Dalam usahanya ada pendulang yang membayar lokasi ada yang untung namun ada
juga yang rugi lalu gulung tikar alias merugi, ada juga yang bertahan namun
utang kepada pemodal lainnya.
Perlu
diketahui Dewan adat tidak pernah melepaskan tanah degeuwo sehingga mendapatkan
sejumlah dana, yang melepaskan tanah adalah pemilik hak ulayat sendiri,
sehingga mereka jugalah yang mendapatkan dananya, mereka jugalah yang mendapat
sedikit bantuan dari pedagang dan pendulang, dilokasi juga ada kepala suku
local yang biasanya menjaga keamanan kampung, menyelesaikan masalah di lokasi
pendulangan, biasanya juga mendapatkan dana bulanan dari para pendulang, pedagang
dan pengusaha serta jika pihak kepolisian atau brimob membuka pos atau
menempatkan anggotanya maka, dana untuk makan setiap minggu, dana pengamanan
setiap minggu serta dana bulanan diberikan oleh pedagang dan pengusaha di
degeuwo, sejak dibentuknnya Asosiasi
Pengusaha Penambang Emas (APPE) dan Konsorsium Pengusaha Emas Nabire dan Paniai (KPENP)
di nabire pada tahun 2011, atas kesepakatan pihak pengusaha dan organisasi,
yang idealnya oleh pengusaha ingin diberikan kepada masyarakat asli sebagai bentuk
tanggung jawab sosial pengusaha kepada masyarakat.
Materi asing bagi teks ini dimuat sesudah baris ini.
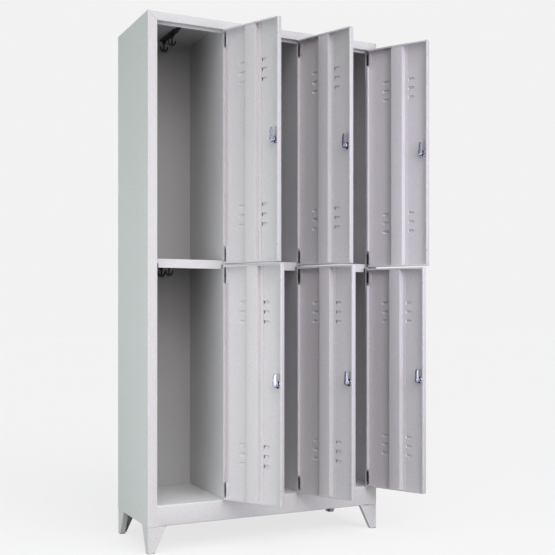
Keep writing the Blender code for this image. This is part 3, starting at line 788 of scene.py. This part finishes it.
def metal(name, colour, rough_low, rough_high, tints=()):
    """Plated steel, a little uneven in its shine, with the tints of its passivate where it has one."""
    made, tree, shader, where = new_material(name)
    clouds = noise(tree, where, scale=160, detail=4.0)
    settings = {
        "Base Color": (*colour, 1),
        "Metallic": 1.0,
        "Roughness": ranged(tree, clouds, low=0.3, high=0.7, to_low=rough_low, to_high=rough_high),
        "Normal": bumps(tree, clouds, strength=0.08, distance=0.0002),
    }
    set_inputs(tree, shader, settings)
    if tints:
        film = noise(tree, where, scale=210, detail=1.0)
        set_inputs(tree, shader, {"Base Color": colour_ramp(tree, film, tints)})
    return made


def eye_slot(middle):
    """The gap between a door's two eyes, where the cabinet's knuckle stands."""
    low = (-EYE_SLOT_IN, -EYE_SLOT_OUT, middle - EYE_SLOT_HALF)
    return block(low, (EYE_SLOT_OUT, EYE_SLOT_IN, middle + EYE_SLOT_HALF))


def door_leaves():
    """The leaves of one door, coated with it."""
    leaves = []
    for middle in hinge_middles:
        low = (door_near - DOOR_LEAF_WIDE, SHEET + SEAM / 3, middle - EYE_END + SHEET)
        high = (-EYE_R, SHEET + DOOR_LEAF_THICK, middle + EYE_END - SHEET)
        leaves.append(cut(block(low, high, DOOR_LEAF_EDGE), eye_slot(middle)))
    return together(*leaves)


def door_eyes():
    """The rolled eyes of one door's hinges, bored for the pin."""
    eyes = []
    for middle in hinge_middles:
        low, high = middle - EYE_END, middle + EYE_END
        eye = disc((0, 0), EYE_R, low, high, EYE_SIDES, upright="Z")
        bore = disc((0, 0), EYE_BORE_R, low - SEAM, high + SEAM, EYE_SIDES, upright="Z")
        eyes.append(cut(eye, bore, eye_slot(middle)))
    return together(*eyes)


# The hinges and eyes take zinc coloured near black, partly painted shade of the hinge slots.
zinc = metal("zinc plate darkened with painted shade", SHADE_DARKENED_ZINC, rough_low=0.38, rough_high=0.56)
for node in hinge_nodes:
    wear(node, zinc)
leaf_mesh = door_leaves()
eye_mesh = door_eyes()
for body, place in door_places.items():
    set_piece(f"hinge_leaves_{body}", leaf_mesh, door_coat, body, place=place)
    set_piece(f"hinge_eyes_{body}", eye_mesh, zinc, body, place=place)


# Cam locks. A zinc plated barrel through the door, clamped by a nut inside, with a plug that carries
# the blue passivated cam on its inner end.
COLLAR_R = 0.011
COLLAR_THICK = 0.003
COLLAR_EDGE = 0.0008
BARREL_R = 0.009
BARREL_BORE_R = 0.0070
PLUG_R = 0.0065
PLUG_EDGE = 0.0004
BARREL_PROUD = 0.0015
BARREL_CHAMFER = 0.0005
NUT_R = 0.0130
NUT_THICK = 0.005
NUT_EDGE = 0.0005
CAM_CLEAR = 0.001
CAM_THICK = 0.002
CAM_REACH = 0.040
CAM_HALF = 0.006
CAM_NUT_R = 0.0055
CAM_NUT_THICK = 0.003
CAM_EDGE = 0.0004
KEYWAY_HALF_WIDE = 0.0007
KEYWAY_HALF_LONG = 0.004
KEYWAY_DEEP = 0.004
THREAD_PITCH = 0.0014
THREAD_DEEP = 0.0004
BARREL_SIDES = 36
BRIGHT_ZINC = (0.72, 0.74, 0.78)
BLUE_ZINC = (0.40, 0.40, 0.54)
BRIGHT_FILM = (
    (0.42, (0.03, 0.03, 0.07)),
    (0.48, (0.16, 0.17, 0.27)),
    (0.53, (0.50, 0.53, 0.66)),
    (0.59, (0.80, 0.83, 0.78)),
)
BLUE_FILM = ((0.34, (0.24, 0.25, 0.34)), (0.50, (0.38, 0.38, 0.52)), (0.66, (0.46, 0.47, 0.60)))


def threaded_barrel(end):
    """A bored barrel with its thread, turned from rings along the door's depth."""
    rows = []
    depth = -SEAM - COLLAR_THICK / 2
    while depth < end:
        rows += [(depth, BARREL_R), (depth + THREAD_PITCH / 2, BARREL_R - THREAD_DEEP)]
        depth += THREAD_PITCH
    rows += [(end, BARREL_R - BARREL_CHAMFER), (end, BARREL_BORE_R), (-COLLAR_THICK, BARREL_BORE_R)]
    angles = [2 * math.pi * step / BARREL_SIDES for step in range(BARREL_SIDES)]
    form = bmesh.new()
    rings = []
    for y, radius in rows:
        rings.append([form.verts.new((x, y, z)) for x, z in around((lock_x, 0), radius, angles)])
    for near, far in zip(rings, rings[1:] + rings[:1]):
        for step in range(BARREL_SIDES):
            after = (step + 1) % BARREL_SIDES
            form.faces.new((near[step], near[after], far[after], far[step]))
    return as_mesh(form)


def lock_body():
    centre = (lock_x, 0)
    nut_end = SHEET + SEAM + NUT_THICK
    collar = disc(centre, COLLAR_R, -SEAM - COLLAR_THICK, -SEAM, sides=40, edge=COLLAR_EDGE)
    nut = disc(centre, NUT_R, SHEET + SEAM, nut_end, sides=6, edge=NUT_EDGE)
    bore = disc(centre, BARREL_BORE_R, -2 * COLLAR_THICK, nut_end + SHEET, BARREL_SIDES)
    barrel = threaded_barrel(DOOR_THICK + BARREL_PROUD)
    return together(cut(collar, bore), cut(nut, bore), barrel)


def lock_cam():
    centre = (lock_x, 0)
    face = -SEAM - COLLAR_THICK
    front = DOOR_THICK + BARREL_PROUD + CAM_CLEAR
    plug = disc(centre, PLUG_R, face, front + CAM_THICK / 2, BARREL_SIDES, PLUG_EDGE)
    keyway = block(
        (lock_x - KEYWAY_HALF_WIDE, face - SHEET, -KEYWAY_HALF_LONG),
        (lock_x + KEYWAY_HALF_WIDE, face + KEYWAY_DEEP, KEYWAY_HALF_LONG),
    )
    tip = sweep((lock_x, CAM_REACH - CAM_HALF), CAM_HALF, 0, 180, steps=14)
    root = sweep(centre, PLUG_R + SHEET, 180, 360, steps=18)
    plate = slab(tip + root, front, front + CAM_THICK, "Y", CAM_EDGE)
    nut_top = front + CAM_THICK + CAM_NUT_THICK
    nut = disc(centre, CAM_NUT_R, front + CAM_THICK, nut_top, sides=6, edge=CAM_EDGE)
    return together(cut(plug, keyway), plate, nut)


bright_zinc = metal("bright zinc plate", BRIGHT_ZINC, rough_low=0.14, rough_high=0.26, tints=BRIGHT_FILM)
blue_zinc = metal("blue zinc plate", BLUE_ZINC, rough_low=0.30, rough_high=0.42, tints=BLUE_FILM)
body_mesh = lock_body()
cam_mesh = lock_cam()
for body, place in door_places.items():
    tier, _, column = body.split("_")
    label = f"{tier}_{column}"
    body_node, cam_node, cam_body = f"lock_body_{label}", f"lock_cam_{label}", f"{tier}_cam_{column}"
    set_piece(f"lock_barrel_{label}", body_mesh, bright_zinc, body, [body_node], place)
    set_piece(f"lock_plug_{label}", cam_mesh, blue_zinc, cam_body, [cam_node], place)


# Floor, light and camera. A pale studio with soft light from the front and from above, a wide low
# panel on the left and a small one on the right, a faint green light along the left side, and one from
# behind for the back. The camera stands at the photograph's place.
PAPER = (0.888, 0.888, 0.888)
PAPER_DULL = (0.20, 0.20, 0.20)
PAPER_GLOW = 0.824
FILL = (0.060, 0.060, 0.060)
FLOOR_HALF = 30
FLOOR_DROP = 0.0002


def seen_directly(tree):
    """1 for what the camera sees straight, off a gloss or through glass, and 0 for what lights things."""
    ray = add_node(tree, "LightPath").outputs
    seen = calculate(tree, "MAXIMUM", ray["Is Camera Ray"], ray["Is Glossy Ray"])
    return calculate(tree, "MAXIMUM", seen, ray["Is Transmission Ray"])


def put_lamp(name, kind, energy, colour, along, place=(0, 0, 0), **options):
    lamp = bpy.data.lights.new(name, kind)
    lamp.energy = energy
    lamp.color = colour
    for option, choice in options.items():
        setattr(lamp, option, choice)
    stand = bpy.data.objects.new(name, lamp)
    bpy.context.scene.collection.objects.link(stand)
    stand.location = place
    stand.rotation_euler = Vector(along).to_track_quat("-Z", "Y").to_euler()


form = bmesh.new()
bmesh.ops.create_grid(form, x_segments=1, y_segments=1, size=FLOOR_HALF)
floor_mesh = bpy.data.meshes.new("floor")
form.to_mesh(floor_mesh)
form.free()
floor = bpy.data.objects.new("floor", floor_mesh)
bpy.context.scene.collection.objects.link(floor)
floor.location.z = cad_box[0][2] - FLOOR_DROP
paper = bpy.data.materials.new("paper")
paper.use_nodes = True
tree = paper.node_tree
settings = {
    "Base Color": (*PAPER_DULL, 1),
    "Roughness": 0.9,
    "Specular IOR Level": 0.0,
    "Emission Color": (*PAPER, 1),
    "Emission Strength": calculate(tree, "MULTIPLY", seen_directly(tree), PAPER_GLOW),
}
set_inputs(tree, tree.nodes["Principled BSDF"], settings)
floor_mesh.materials.append(paper)

world = bpy.data.worlds.new("studio")
bpy.context.scene.world = world
world.use_nodes = True
tree = world.node_tree
sky = blend(tree, seen_directly(tree), (*FILL, 1), (*PAPER, 1))
set_inputs(tree, tree.nodes["Background"], {"Color": sky})

wide_sun, narrow_sun = math.radians(70), math.radians(40)
put_lamp(
    "front_light", "SUN", angle=wide_sun,
    energy=1.60, colour=(1.000, 0.890, 0.930), along=(0, 0.940, -0.342),
)
put_lamp(
    "top_light", "SUN", angle=wide_sun,
    energy=1.90, colour=(0.945, 1.000, 0.985), along=(0, 0.5, -0.866),
)
put_lamp(
    "side_light", "SUN", angle=narrow_sun,
    energy=0.31, colour=(0.270, 1.000, 0.640), along=(0.8, -0.6, -0.05),
)
put_lamp(
    "back_light", "SUN", angle=narrow_sun,
    energy=0.85, colour=(1.000, 0.880, 0.940), along=(-0.3, -1.0, -0.1),
)
put_lamp(
    "left_panel", "AREA", shape="RECTANGLE", size=2.4, size_y=1.1,
    energy=38.5, colour=(0.925, 0.965, 0.965), along=(2.4, 1.0, 0.2), place=(-2.4, -0.9, 0.6),
)
put_lamp(
    "right_panel", "AREA", shape="DISK", size=0.8,
    energy=6.4, colour=(0.830, 0.780, 1.000), along=(-0.2, 1.3, -0.3), place=(1.1, -1.3, 1.3),
)

camera_data = bpy.data.cameras.new("camera")
camera_data.lens = 60.739
camera_data.sensor_width = 36
camera_data.shift_y = 0.0658
camera = bpy.data.objects.new("camera", camera_data)
camera.location = (-1.0014, -3.0296, 0.808)
camera.rotation_euler = (math.radians(90), 0, math.radians(-26.02))
bpy.context.scene.collection.objects.link(camera)
bpy.context.scene.camera = camera
bpy.context.scene.view_settings.view_transform = "Standard"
Pengusaha juga memberikan
dana dari penjualan BBM kepada APPE dan perhitungan tiap penumpang yang terbang
ke degeuwo di kenakan biaya perkepala untuk menjadi pemasukan bagi KPENP,
sehingga kedua organisasi ini diharapkan dapat melakukan tugas CSR kepada
masyarakat.
Pengusaha
di degeuwo diduga kadang juga memberikan bantuan insidentil kepada oknum POLRES
Nabire dan Paniai, hal itu kadang terungkap dalam diskusi lepas dengan
pengusaha maupun dengan anggota kepolisian, hal lain juga dapat dilihat adalah
dalam beberapa tahun sejak 2007-2012 penjualan BBM ke pendulangan dimonopoli
oleh usaha CV.Gunung Kelud milik istri seorang anggota Polsek Bandara Nabire,
saat itu setiap pengusaha wajib mengambil BBM di GK dan harganya sengaja
dinaikkan dengan alasan untuk bos-bos (Perwira di POLRES Nabire).
Namun
kami juga tidak dapat pungkiri kami kadang juga mendapat bantuan dana dari
pengusaha asal papua maupun non papua tetapi bukan rutin seperti masyarakat,
oknum anggota kepolisian, APPE dan KPENP, tetapi yang perlu kami tegaskan
adalah kami tidak makan uang dari degeuwo ratusan atau milyaran rupiah seperti
yang dipikirkan banyak orang.
Dewan Adat bukan SKPD
Dalam
pergaulan dengan sejumlah pejabat pemerintah, DPRD dan masyarakat lain kadang
kala terungkap kata-kata “Pak Dewan, bagi uang sudah, kawan ko bagi uang kah,
bupati kasih ko uang banyak to” kata-kata ini kadang membuat saya sakit hati,
kata-kata ini pula telah membuat pandangan yang keliru dalam masyarakat, karena
diucapkan oleh orang mengerti dan pejabat, seakan-akan kami mempunyai dana yang
banyak mengandung makna seakan-akan kami mempunyai dana yang besar yang sedang
kami gelapkan, kata-kata ini menggambarkan seakan-akan dewan adat sama dengan
Kantor pemerintah,yang wajib diperhitungkan dalam APBD, tidak ada daerah di
Papua yang telah membuat perda tentang dewan adat sehingga ada dana khusus
dalam APBD yang dialokasikan bagi dewan adat, dana ada hanya karena pendekatan
dan kebaikan hati bupati, bukan karena sebuah pengakuan secara yuridis.
Pandangan
yang keliru terhadap dewan adat ini perlu dihilangkan dalam benak orang papua,
namun yang penting membuat agar dewan adat eksis dengan meyakinkan pemerintah
agar memberikan dana yang cukup bagi Dewan Adat, agar dapat melaksanakan
agendanya dalam memberikan dukungan bagi pembangunan.